I feel so frustrated and tired. I'm literally mopey and listless. I'm partially upset because of my god damn math homework. I don't know why I have some sort of fear/intimidation of math, but I wish it'd stop. I just don't understand this section of finding the LCM of polynomials/trinomials. For the first time this school year, I didn't do my homework. I've decided to not do the math homework assigned today and try to see if I can get the volunteer tutor to clarify what my teacher attempted to teach me. Worth the effort, I guess. *sigh*

Obstetrics Rotation

I can't believe it's been months since my last entry, especially with my usual habits of blogging nearly everyday. OK, so last Tuesday I got promoted to level 2 intern and so I'm not doing different rotations throughout the hospital anymore.

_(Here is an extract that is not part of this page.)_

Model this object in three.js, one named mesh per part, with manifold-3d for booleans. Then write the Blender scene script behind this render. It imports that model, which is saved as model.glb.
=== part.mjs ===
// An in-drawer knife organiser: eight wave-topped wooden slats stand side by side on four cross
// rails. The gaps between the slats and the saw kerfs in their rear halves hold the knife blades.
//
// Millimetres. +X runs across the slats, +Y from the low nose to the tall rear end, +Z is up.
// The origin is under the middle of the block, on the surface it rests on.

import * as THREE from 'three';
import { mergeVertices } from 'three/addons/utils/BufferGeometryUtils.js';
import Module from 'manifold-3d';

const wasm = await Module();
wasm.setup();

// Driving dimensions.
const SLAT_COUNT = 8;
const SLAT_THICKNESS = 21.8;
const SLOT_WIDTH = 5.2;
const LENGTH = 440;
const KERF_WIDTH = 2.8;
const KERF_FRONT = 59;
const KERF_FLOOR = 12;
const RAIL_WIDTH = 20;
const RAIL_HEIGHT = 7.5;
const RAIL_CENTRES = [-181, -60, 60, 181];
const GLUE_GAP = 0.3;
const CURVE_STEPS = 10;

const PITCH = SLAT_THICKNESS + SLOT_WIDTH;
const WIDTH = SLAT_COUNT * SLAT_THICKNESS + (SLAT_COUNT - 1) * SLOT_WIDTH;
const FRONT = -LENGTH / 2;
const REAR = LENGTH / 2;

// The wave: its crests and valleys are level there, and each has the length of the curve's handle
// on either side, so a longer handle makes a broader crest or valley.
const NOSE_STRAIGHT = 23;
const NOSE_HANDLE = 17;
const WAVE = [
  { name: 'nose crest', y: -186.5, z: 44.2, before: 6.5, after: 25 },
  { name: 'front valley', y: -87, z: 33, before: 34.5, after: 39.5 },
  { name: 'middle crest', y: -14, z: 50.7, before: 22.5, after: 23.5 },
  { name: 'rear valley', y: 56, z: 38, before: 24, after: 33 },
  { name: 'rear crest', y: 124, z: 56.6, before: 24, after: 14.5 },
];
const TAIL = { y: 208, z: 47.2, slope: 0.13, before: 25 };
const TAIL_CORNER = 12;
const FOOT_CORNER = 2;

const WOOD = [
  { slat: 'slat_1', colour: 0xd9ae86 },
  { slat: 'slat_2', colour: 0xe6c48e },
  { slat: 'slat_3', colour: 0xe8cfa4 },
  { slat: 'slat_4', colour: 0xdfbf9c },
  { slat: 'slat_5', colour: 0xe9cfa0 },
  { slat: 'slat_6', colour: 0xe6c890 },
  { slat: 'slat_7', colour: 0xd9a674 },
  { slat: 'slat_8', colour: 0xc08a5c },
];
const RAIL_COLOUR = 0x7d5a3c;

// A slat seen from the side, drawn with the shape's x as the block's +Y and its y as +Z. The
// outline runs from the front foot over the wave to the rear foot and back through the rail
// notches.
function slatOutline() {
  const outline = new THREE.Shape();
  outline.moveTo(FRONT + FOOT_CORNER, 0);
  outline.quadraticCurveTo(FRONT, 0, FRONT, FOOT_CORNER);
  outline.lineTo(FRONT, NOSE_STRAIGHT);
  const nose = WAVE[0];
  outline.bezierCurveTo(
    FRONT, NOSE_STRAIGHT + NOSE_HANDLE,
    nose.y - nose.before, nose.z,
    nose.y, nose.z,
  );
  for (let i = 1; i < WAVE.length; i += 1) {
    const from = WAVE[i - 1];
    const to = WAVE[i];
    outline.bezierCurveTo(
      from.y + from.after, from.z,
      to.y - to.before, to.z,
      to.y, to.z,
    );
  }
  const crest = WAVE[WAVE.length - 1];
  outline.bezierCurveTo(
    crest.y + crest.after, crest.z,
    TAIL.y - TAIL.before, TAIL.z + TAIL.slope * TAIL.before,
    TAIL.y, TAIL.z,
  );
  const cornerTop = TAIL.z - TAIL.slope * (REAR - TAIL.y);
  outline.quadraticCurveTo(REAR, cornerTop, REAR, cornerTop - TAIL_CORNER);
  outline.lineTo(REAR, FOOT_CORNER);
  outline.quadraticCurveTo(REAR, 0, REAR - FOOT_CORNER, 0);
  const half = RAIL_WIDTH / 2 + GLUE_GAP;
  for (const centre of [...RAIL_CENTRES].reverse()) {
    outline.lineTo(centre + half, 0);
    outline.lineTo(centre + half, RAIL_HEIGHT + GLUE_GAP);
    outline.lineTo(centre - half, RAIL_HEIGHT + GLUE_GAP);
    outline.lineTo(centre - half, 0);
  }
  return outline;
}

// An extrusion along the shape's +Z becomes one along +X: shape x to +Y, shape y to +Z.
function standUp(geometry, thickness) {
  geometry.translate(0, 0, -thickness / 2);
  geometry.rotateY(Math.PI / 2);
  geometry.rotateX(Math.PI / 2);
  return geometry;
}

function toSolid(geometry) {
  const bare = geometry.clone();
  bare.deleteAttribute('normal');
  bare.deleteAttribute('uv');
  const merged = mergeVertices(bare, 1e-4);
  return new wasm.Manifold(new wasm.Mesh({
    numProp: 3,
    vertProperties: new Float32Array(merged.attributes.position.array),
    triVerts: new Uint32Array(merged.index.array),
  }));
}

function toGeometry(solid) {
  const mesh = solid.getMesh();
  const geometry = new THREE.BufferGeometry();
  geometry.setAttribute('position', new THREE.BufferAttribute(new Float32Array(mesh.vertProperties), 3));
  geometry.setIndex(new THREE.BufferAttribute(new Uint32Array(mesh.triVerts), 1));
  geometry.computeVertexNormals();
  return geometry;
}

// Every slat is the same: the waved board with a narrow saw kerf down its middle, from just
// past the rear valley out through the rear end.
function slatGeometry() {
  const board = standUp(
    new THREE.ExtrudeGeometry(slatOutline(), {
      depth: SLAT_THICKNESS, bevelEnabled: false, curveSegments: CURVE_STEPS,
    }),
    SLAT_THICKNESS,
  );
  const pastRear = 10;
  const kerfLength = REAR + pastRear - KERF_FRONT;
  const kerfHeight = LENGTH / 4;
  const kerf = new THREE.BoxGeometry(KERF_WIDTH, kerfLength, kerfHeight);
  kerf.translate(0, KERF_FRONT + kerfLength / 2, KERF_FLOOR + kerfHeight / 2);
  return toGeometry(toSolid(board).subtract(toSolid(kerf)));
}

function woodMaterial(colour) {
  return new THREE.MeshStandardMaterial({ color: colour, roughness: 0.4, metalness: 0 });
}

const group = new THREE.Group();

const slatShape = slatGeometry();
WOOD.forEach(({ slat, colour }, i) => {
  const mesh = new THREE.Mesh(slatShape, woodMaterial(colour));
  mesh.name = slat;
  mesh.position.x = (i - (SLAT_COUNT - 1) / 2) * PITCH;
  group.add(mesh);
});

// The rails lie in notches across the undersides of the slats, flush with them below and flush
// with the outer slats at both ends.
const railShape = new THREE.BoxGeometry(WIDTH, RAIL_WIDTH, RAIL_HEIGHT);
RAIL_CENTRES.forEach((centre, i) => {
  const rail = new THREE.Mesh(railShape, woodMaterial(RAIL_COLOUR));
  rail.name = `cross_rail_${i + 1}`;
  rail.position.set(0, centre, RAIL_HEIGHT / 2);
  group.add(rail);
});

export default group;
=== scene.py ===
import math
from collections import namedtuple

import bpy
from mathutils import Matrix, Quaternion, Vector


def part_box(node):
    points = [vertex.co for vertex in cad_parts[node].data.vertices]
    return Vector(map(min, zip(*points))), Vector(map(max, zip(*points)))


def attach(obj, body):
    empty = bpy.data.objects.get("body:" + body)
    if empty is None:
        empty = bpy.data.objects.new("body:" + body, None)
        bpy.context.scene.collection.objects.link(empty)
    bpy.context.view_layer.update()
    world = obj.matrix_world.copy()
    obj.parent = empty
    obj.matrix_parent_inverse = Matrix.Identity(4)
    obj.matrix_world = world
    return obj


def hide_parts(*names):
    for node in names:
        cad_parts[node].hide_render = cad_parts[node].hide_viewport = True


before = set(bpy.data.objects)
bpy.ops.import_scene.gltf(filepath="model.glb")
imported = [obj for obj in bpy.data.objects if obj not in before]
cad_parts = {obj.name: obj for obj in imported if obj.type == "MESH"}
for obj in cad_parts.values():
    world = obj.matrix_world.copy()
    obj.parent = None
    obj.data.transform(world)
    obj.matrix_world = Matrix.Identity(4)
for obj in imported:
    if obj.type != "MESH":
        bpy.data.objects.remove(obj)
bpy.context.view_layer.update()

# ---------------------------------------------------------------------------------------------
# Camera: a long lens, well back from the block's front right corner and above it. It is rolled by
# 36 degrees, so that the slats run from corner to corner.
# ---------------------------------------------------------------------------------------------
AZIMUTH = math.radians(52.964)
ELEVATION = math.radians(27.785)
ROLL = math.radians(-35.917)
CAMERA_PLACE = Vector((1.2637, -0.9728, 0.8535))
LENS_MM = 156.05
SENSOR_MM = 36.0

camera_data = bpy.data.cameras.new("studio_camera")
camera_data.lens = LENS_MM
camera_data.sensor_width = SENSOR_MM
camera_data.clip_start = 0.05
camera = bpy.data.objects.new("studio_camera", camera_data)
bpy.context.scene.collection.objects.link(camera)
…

I get to decide on an area of concentration and of course, I have chosen the O.B. department. I must say, you really do have to be born to do something because O.B. is the opposite of all the complaints I heard from other interns. It's great. Sure, it's bloody, gross, and some women are cranky. But if you put 2 and 2 together, you can understand that these women are scared and in pain.
Yesterday, I realized how quickly you can tell the difference between a perfectly normal delivery from one that's a little concerning (despite that the baby was fine). I guess it doesn't take much of a brain surgeon to see if something is wrong with a uterus. Anyway. I almost cried... this one couple was truly touching. They were obviously having their first because while the mother pushed, she kept crying out, "oh my God...oh my God... we're having a baby! A baby!" When the baby was born she and her husband cried and kissed like there was no tomorrow. Unfortunately, I feel little uncomfortable around the nursing students there. Mostly because I feel pure hate coming from them. Why? I suppose it's because they're finishing up their degree and here I am, a young high school student, observing the same things they are.